UGANDA – Cipla Quality Chemicals Ltd, the producer of human drugs including anti-malarial and anti-retroviral is set to receive a new managing director, Ajay Kumar Pal to take over the Luzira-based firm next month.

Kumar will succeed Nevin Bradford, who has been CEO since 2013 and doubling as the executive director and head of Cipla’s Rest of Africa Business-a portfolio, he held prior to his current appointment.

Emmanuel Katongole, the company’s board chairperson, said Kumar joined the company in February last year as the chief operating officer.

Holding a Master of Business Administration in Management and Leadership from Nelson Mandela University – South Africa and a Bachelor of Pharmacy from the Rajiv Gandhi University of Health Sciences (RGUHS) – India, the new CEO Kumar has over 15 years of experience in the pharmaceutical industry, spreading across South Africa and India.

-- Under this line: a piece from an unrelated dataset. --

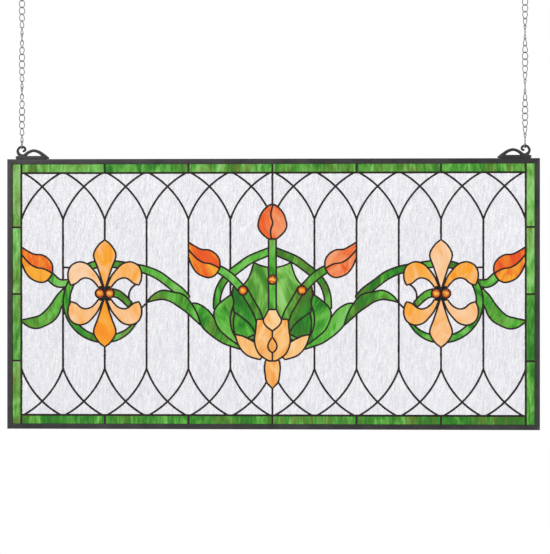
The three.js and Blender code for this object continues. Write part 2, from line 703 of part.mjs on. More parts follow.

Assurance Pharmacist and now heading the Regulatory Affairs department was appointed as the company pharmacist effective May this year, replacing Dr. Samuel Opio who left the company on April 30.

Kumar comes at the time the drug manufacturing company’s share price on the Uganda Securities Exchange is trading at an average of UShs100 down from UShs 256.5 per share during the IPO in 2018.

The company is yet to publish its financial results for the year ended March 2021. In the previous year, Cipla recorded a UShs36bn loss compared to a profit of UShs7bn recorded in the previous year as additional impairment allowance, drop in gross margins and increase in interest on overdraft took a toll on the company.

The company’s impairment allowance on the financial assets increased by Shs3bn to Shs32billion due to delayed payment for drugs supplied to the Zambian government.

However, Katongole said last year that the Ugandan government had engaged with the Zambian government to expedite the settlement of the outstanding balance.

“Furthermore, management is also exploring other avenues to recover these funds…any reduction in outstanding balances from GOZ will result in a reversal of the impairment allowance to that extent,” Katongole said.

The company’s gross profit reduced from Shs53.48bn to Shs 36.94bn during the same period under review due to change in product mix in the new orders received after suspension of sales to Zambia and increase in orders from international health organizations as well as increased competition in some of the product ranges, which in turn, placed pressure on pricing to remain competitive.

Nevertheless, local drug sales increased by 18% during the period due to increased orders from international health organizations for delivery within the country as cash flows from operations increased from a deficit of Shs49bn to Shs23billion as a result of improved collections.

Cipla received a renewal of its World Health Organization Good Manufacturing Practices (WHO GMP) qualification for a further three years for the fourth time. In addition, it also received GMP approval from Zazibona (the grouping of nine Southern African countries) and SAPHRA, the South African regulatory body.

This was followed up with SAPHRA’s step to approve the Cipla’s two ARV’s, Tenofovir, Emtricitabine, Efavirenz (TEE) and Tenofovir, Lamivudine, Dolutegravir (TLD) for supply to South Africa.

Cipla started its operations in 2005 as a joint venture between Quality Chemical Limited (QCL), a Ugandan company dealing in the importation and distribution of pharmaceutical drugs, and Cipla Ltd, a leading Indian pharmaceutical company specializing in manufacturing anti-retroviral drugs (ARVs) and Artemisinin-based Combination Therapies (ACTs) to combat HIV/Aids and malaria respectively.

Since then, the firm has initiated multiple capacity expansion programs and portfolio expansions, including the launch of new therapies.